One of the real achievements of McCoy’s memoir is the glimpse it gives into the life of session musician, the unsung heroes of so much music. The Wrecking Crew—the group of LA studio musicians that included Glen Campbell and Leon Russell—has now become better known because of the documentary and the book that tracks their work, but so far as I know, no book has been devoted to Nashville session musicians. It’s fascinating to see the glimpse McCoy gives of his work and the work of these musicians, many of whom—like McCoy—recorded albums of their own. In Nashville, as McCoy points out, session musicians developed their own system for playing music—the “Nashville number system,” which he explains in Appendix A—so that they could move as quickly and as productively through as many sessions a day, and night, as possible. Having such a system in place also allows the musicians to play as many diverse styles of music as possible. McCoy himself is a musician’s musician, able to sit in on just about any instrument—though he’s become best known as a harmonica player—from drums to piano to bass to guitar to trumpet.

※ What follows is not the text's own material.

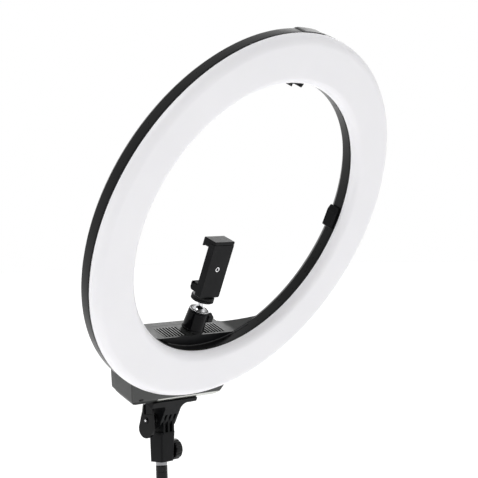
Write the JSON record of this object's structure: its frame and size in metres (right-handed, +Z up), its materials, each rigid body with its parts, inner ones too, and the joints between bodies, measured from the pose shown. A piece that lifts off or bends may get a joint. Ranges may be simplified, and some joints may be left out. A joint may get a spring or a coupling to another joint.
{
  "type": "ring light",
  "caption": "Round ring lamp head with an opal diffuser, rear control box, ball head with a sprung phone clamp, and a comb hinge on a stand socket.",
  "frame": {"origin": "centre of the lower end of the stand's top tube, on the tube's axis", "axes": "+Z up along the stand tube, the lit side of the ring faces -Y, +X to the right seen from the front"},
  "size_m": [0.48, 0.2867, 0.6473],
  "materials": {
    "black_plastic": "satin black moulded plastic",
    "box_plastic": "satin dark grey moulded plastic",
    "gloss_black": "gloss black",
    "black_tube": "black coated tube",
    "opal_diffuser": "opal white, softly glossy",
    "chrome": "polished",
    "steel": "plated",
    "brass": "machined",
    "circuit_board": "white solder mask",
    "rubber": "matt"
  },
  "bodies": {
    "stand": {"stand_tube": "black_tube", "stand_spigot": "chrome"},
    "socket": {"stand_socket": "black_plastic", "socket_insert": "brass"},
    "socket_clamp": {"socket_knob": "black_plastic", "socket_knob_screw": "steel"},
    "head": {"diffuser": "opal_diffuser", "ring_housing": "black_plastic", "led_board": "circuit_board", "control_box": "box_plastic", "rear_cover": "box_plastic", "driver_board": "circuit_board", "power_inlet": "gloss_black", "switch_frame": "gloss_black", "brightness_potentiometer": "steel", "colour_potentiometer": "steel", "rim_block_top": "black_plastic", "rim_block_left": "black_plastic", "rim_block_right": "black_plastic", "top_bracket": "black_plastic", "tilt_bracket": "black_plastic", "tilt_bolt": "steel", "tilt_washer": "steel", "bracket_screw_1": "steel", "bracket_screw_2": "steel", "bracket_screw_3": "steel", "bracket_screw_4": "steel", "cover_screw_1": "steel", "cover_screw_2": "steel", "cover_screw_3": "steel", "cover_screw_4": "steel", "ball_head": "gloss_black", "ball_head_screw": "steel"},
    "lever": {"tilt_lever": "black_plastic", "lever_cap": "chrome"},
    "brightness_dial": {"brightness_knob": "gloss_black", "brightness_shaft": "steel"},
    "colour_dial": {"colour_knob": "gloss_black", "colour_shaft": "steel"},
    "rocker": {"switch_rocker": "gloss_black"},
    "ball_ring": {"ball_collar": "chrome"},
    "ball": {"ball_stem": "chrome"},
    "ball_lock": {"ball_lock_knob": "black_plastic", "ball_lock_screw": "steel"},
    "lock_disc": {"clamp_lock_disc": "black_plastic"},
    "clamp": {"clamp_body": "black_plastic", "clamp_insert": "brass", "lower_pad": "rubber", "clamp_spring": "steel"},
    "jaw": {"upper_jaw": "black_plastic", "upper_pad": "rubber", "clamp_rod_left": "steel", "clamp_rod_right": "steel"}
  },
  "joints": [
    {"name": "socket_turn", "type": "hinge", "parent": "stand", "child": "socket", "pos_m": [0, 0, 0.14], "axis": [0, 0, 1], "continuous": true},
    {"name": "socket_clamp_turn", "type": "hinge", "parent": "socket", "child": "socket_clamp", "pos_m": [0.02, 0, 0.138], "axis": [1, 0, 0], "range_deg": [-180, 180]},
    {"name": "head_tilt", "type": "hinge", "parent": "socket", "child": "head", "pos_m": [0, -0.003, 0.18], "axis": [1, 0, 0], "range_deg": [-115, 60]},
    {"name": "tilt_lever_turn", "type": "hinge", "parent": "head", "child": "lever", "pos_m": [-0.026, -0.003, 0.18], "axis": [1, 0, 0], "range_deg": [-60, 60]},
    {"name": "brightness_turn", "type": "hinge", "parent": "head", "child": "brightness_dial", "pos_m": [0.038, -0.01053, 0.27134], "axis": [0, 0.887, 0.4617], "range_deg": [-135, 135]},
    {"name": "colour_turn", "type": "hinge", "parent": "head", "child": "colour_dial", "pos_m": [-0.038, -0.01053, 0.27134], "axis": [0, 0.887, 0.4617], "range_deg": [-135, 135]},
    {"name": "power_rocker", "type": "hinge", "parent": "head", "child": "rocker", "pos_m": [0, -0.02215, 0.27093], "axis": [1, 0, 0], "range_deg": [-16, 0]},
    {"name": "ball_pan", "type": "hinge", "parent": "head", "child": "ball_ring", "pos_m": [0.003, -0.06939, 0.31511], "axis": [0, -0.4617, 0.887], "continuous": true},
    {"name": "ball_tilt", "type": "hinge", "parent": "ball_ring", "child": "ball", "pos_m": [0.003, -0.06939, 0.31511], "axis": [1, 0, 0], "range_deg": [-35, 35]},
    {"name": "ball_lock_turn", "type": "hinge", "parent": "head", "child": "ball_lock", "pos_m": [0.023, -0.06491, 0.30651], "axis": [1, 0, 0], "range_deg": [-180, 180]},
    {"name": "lock_disc_turn", "type": "hinge", "parent": "ball", "child": "lock_disc", "pos_m": [0.003, -0.07732, 0.33293], "axis": [0, -0.4067, 0.9135], "continuous": true},
    {"name": "clamp_turn", "type": "hinge", "parent": "ball", "child": "clamp", "pos_m": [0.003, -0.07996, 0.33886], "axis": [0, -0.4067, 0.9135], "continuous": true},
    {"name": "jaw_slide", "type": "slide", "parent": "clamp", "child": "jaw", "axis": [0, -0.4067, 0.9135], "range_m": [0, 0.028], "stiffness_N_per_m": 120, "springref_m": -0.012, "deforming": ["clamp_spring"]}
  ]
}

Overall, 50 Cents and a Box Top provides the entertaining story of a musician—and a time in Nashville music history—who deserves to be even better known by a wider range of fans. In fact, one of the shortcomings of the book is that it’s such an insider’s tale; music fans who already know McCoy will love the book, but let’s hope it reaches beyond that audience, too. In his chapter titled “The Artists,” for example, McCoy does little more than list in very brief fashion the numerous artists, from Elvis to Leonard Cohen, with whom he’s worked over the years. Entertaining? Yes. Informative? No. The chapter lacks the depth necessary for us to understand why these artists are important to McCoy. In the end, it doesn’t matter, though, since McCoy wants simply to tell the story of his life and these artists provide the backdrop to his narrative.
We’ve been waiting for McCoy to tell us his story and can be grateful that has now done so in such compelling and entertaining fashion.